◆ **WHAT IS BEING ASKED**: Below is the data. Give it again, complete and exact.

◆ **DATA**:
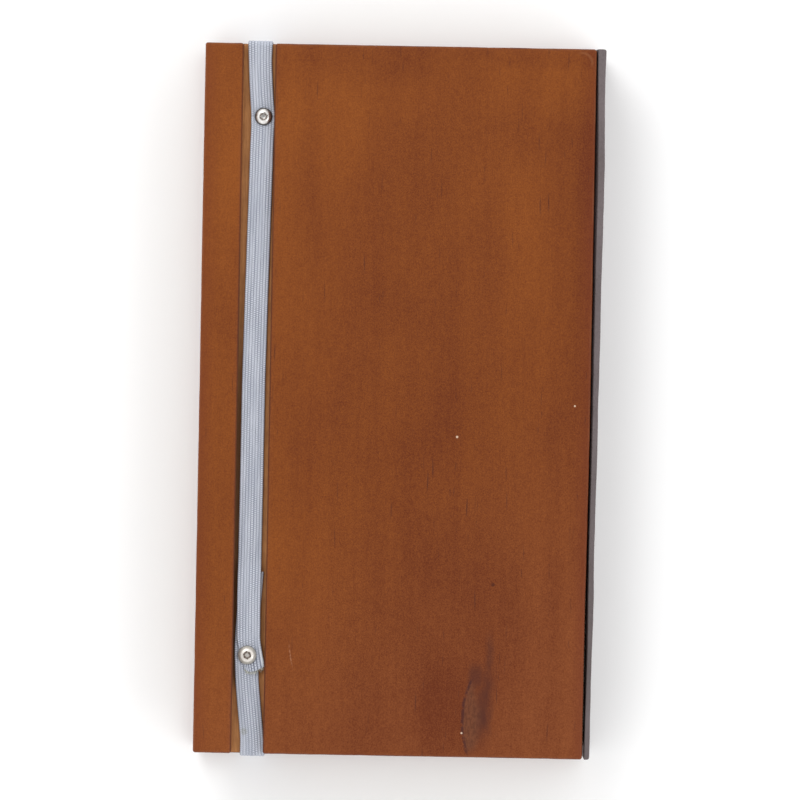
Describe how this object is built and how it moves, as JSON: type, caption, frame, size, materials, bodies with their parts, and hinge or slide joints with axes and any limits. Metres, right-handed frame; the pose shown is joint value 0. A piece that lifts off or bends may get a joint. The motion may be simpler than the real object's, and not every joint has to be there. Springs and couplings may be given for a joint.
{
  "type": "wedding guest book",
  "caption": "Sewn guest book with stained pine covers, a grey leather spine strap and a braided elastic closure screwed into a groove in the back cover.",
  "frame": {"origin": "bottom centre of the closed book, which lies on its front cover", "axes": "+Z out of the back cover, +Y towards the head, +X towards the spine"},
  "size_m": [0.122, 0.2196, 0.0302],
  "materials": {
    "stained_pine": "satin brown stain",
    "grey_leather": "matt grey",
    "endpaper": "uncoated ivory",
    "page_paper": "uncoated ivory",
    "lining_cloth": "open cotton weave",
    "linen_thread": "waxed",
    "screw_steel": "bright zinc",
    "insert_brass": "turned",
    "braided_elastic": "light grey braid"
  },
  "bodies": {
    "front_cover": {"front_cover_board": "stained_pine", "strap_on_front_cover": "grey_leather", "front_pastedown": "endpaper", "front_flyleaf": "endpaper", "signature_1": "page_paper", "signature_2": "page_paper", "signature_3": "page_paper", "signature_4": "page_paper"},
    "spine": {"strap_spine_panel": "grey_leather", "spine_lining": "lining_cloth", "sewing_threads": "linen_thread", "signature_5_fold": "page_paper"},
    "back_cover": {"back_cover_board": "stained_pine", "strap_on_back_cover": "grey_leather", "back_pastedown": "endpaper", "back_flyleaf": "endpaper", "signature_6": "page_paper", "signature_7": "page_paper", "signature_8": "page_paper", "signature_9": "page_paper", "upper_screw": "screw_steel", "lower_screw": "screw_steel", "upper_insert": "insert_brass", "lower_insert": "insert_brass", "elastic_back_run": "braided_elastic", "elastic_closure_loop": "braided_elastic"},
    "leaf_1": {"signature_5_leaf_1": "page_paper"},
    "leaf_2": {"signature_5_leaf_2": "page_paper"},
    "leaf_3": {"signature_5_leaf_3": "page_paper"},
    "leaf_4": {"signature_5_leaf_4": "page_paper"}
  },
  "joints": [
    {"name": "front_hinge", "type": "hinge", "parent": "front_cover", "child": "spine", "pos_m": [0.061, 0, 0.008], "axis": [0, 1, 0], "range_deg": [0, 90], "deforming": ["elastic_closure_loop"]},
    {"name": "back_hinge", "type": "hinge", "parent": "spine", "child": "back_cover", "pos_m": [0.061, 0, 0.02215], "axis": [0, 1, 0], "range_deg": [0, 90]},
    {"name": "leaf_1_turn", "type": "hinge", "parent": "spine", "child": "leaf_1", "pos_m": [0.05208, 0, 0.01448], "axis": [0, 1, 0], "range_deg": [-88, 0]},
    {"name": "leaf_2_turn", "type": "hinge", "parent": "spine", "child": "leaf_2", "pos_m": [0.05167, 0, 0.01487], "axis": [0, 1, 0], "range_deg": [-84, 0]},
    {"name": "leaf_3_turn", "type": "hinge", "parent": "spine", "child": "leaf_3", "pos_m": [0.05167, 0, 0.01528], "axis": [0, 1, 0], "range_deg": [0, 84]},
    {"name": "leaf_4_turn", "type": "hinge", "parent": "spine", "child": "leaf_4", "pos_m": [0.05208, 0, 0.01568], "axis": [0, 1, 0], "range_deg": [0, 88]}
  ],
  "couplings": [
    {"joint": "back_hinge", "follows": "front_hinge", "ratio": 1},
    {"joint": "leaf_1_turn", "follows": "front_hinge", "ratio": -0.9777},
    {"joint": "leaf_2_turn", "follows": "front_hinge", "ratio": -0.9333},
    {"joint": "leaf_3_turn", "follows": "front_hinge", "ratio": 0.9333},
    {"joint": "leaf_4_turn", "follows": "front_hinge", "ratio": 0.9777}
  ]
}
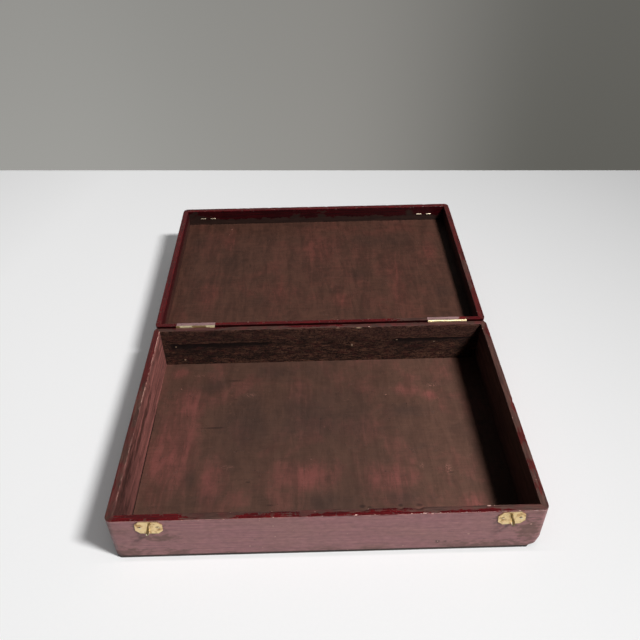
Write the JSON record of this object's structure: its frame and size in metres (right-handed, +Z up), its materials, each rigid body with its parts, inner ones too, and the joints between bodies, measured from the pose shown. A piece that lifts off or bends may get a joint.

◆ **RESULT**:
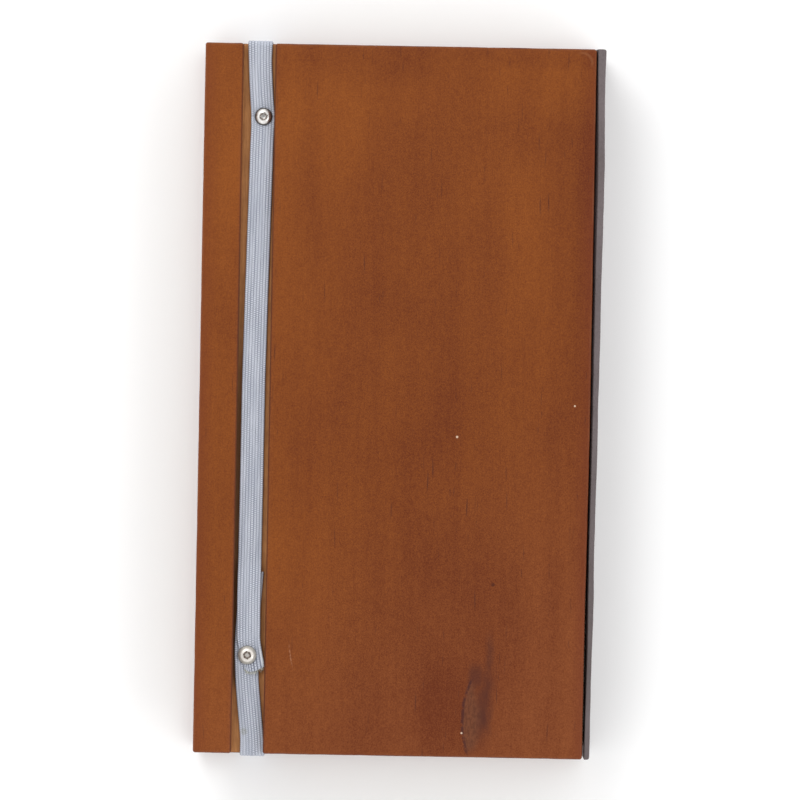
Describe how this object is built and how it moves, as JSON: type, caption, frame, size, materials, bodies with their parts, and hinge or slide joints with axes and any limits. Metres, right-handed frame; the pose shown is joint value 0. A piece that lifts off or bends may get a joint. The motion may be simpler than the real object's, and not every joint has to be there. Springs and couplings may be given for a joint.
{
  "type": "wedding guest book",
  "caption": "Sewn guest book with stained pine covers, a grey leather spine strap and a braided elastic closure screwed into a groove in the back cover.",
  "frame": {"origin": "bottom centre of the closed book, which lies on its front cover", "axes": "+Z out of the back cover, +Y towards the head, +X towards the spine"},
  "size_m": [0.122, 0.2196, 0.0302],
  "materials": {
    "stained_pine": "satin brown stain",
    "grey_leather": "matt grey",
    "endpaper": "uncoated ivory",
    "page_paper": "uncoated ivory",
    "lining_cloth": "open cotton weave",
    "linen_thread": "waxed",
    "screw_steel": "bright zinc",
    "insert_brass": "turned",
    "braided_elastic": "light grey braid"
  },
  "bodies": {
    "front_cover": {"front_cover_board": "stained_pine", "strap_on_front_cover": "grey_leather", "front_pastedown": "endpaper", "front_flyleaf": "endpaper", "signature_1": "page_paper", "signature_2": "page_paper", "signature_3": "page_paper", "signature_4": "page_paper"},
    "spine": {"strap_spine_panel": "grey_leather", "spine_lining": "lining_cloth", "sewing_threads": "linen_thread", "signature_5_fold": "page_paper"},
    "back_cover": {"back_cover_board": "stained_pine", "strap_on_back_cover": "grey_leather", "back_pastedown": "endpaper", "back_flyleaf": "endpaper", "signature_6": "page_paper", "signature_7": "page_paper", "signature_8": "page_paper", "signature_9": "page_paper", "upper_screw": "screw_steel", "lower_screw": "screw_steel", "upper_insert": "insert_brass", "lower_insert": "insert_brass", "elastic_back_run": "braided_elastic", "elastic_closure_loop": "braided_elastic"},
    "leaf_1": {"signature_5_leaf_1": "page_paper"},
    "leaf_2": {"signature_5_leaf_2": "page_paper"},
    "leaf_3": {"signature_5_leaf_3": "page_paper"},
    "leaf_4": {"signature_5_leaf_4": "page_paper"}
  },
  "joints": [
    {"name": "front_hinge", "type": "hinge", "parent": "front_cover", "child": "spine", "pos_m": [0.061, 0, 0.008], "axis": [0, 1, 0], "range_deg": [0, 90], "deforming": ["elastic_closure_loop"]},
    {"name": "back_hinge", "type": "hinge", "parent": "spine", "child": "back_cover", "pos_m": [0.061, 0, 0.02215], "axis": [0, 1, 0], "range_deg": [0, 90]},
    {"name": "leaf_1_turn", "type": "hinge", "parent": "spine", "child": "leaf_1", "pos_m": [0.05208, 0, 0.01448], "axis": [0, 1, 0], "range_deg": [-88, 0]},
    {"name": "leaf_2_turn", "type": "hinge", "parent": "spine", "child": "leaf_2", "pos_m": [0.05167, 0, 0.01487], "axis": [0, 1, 0], "range_deg": [-84, 0]},
    {"name": "leaf_3_turn", "type": "hinge", "parent": "spine", "child": "leaf_3", "pos_m": [0.05167, 0, 0.01528], "axis": [0, 1, 0], "range_deg": [0, 84]},
    {"name": "leaf_4_turn", "type": "hinge", "parent": "spine", "child": "leaf_4", "pos_m": [0.05208, 0, 0.01568], "axis": [0, 1, 0], "range_deg": [0, 88]}
  ],
  "couplings": [
    {"joint": "back_hinge", "follows": "front_hinge", "ratio": 1},
    {"joint": "leaf_1_turn", "follows": "front_hinge", "ratio": -0.9777},
    {"joint": "leaf_2_turn", "follows": "front_hinge", "ratio": -0.9333},
    {"joint": "leaf_3_turn", "follows": "front_hinge", "ratio": 0.9333},
    {"joint": "leaf_4_turn", "follows": "front_hinge", "ratio": 0.9777}
  ]
}
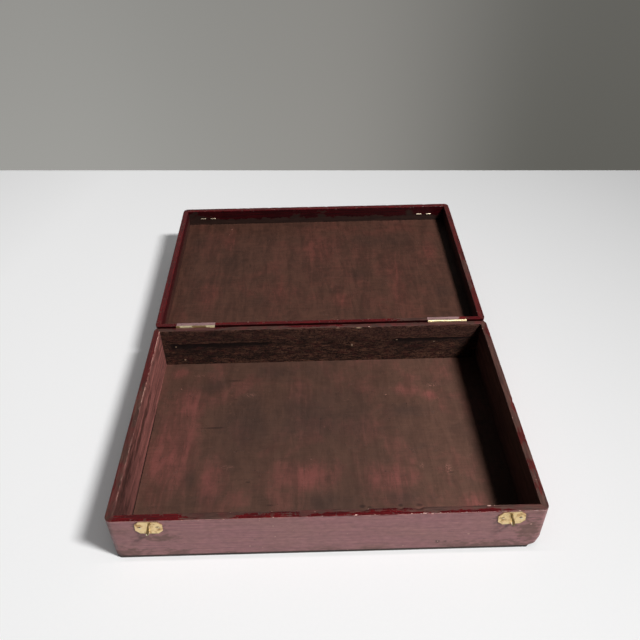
Write the JSON record of this object's structure: its frame and size in metres (right-handed, +Z up), its materials, each rigid body with its parts, inner ones too, and the joints between bodies, measured from the pose shown. A piece that lifts off or bends may get a joint.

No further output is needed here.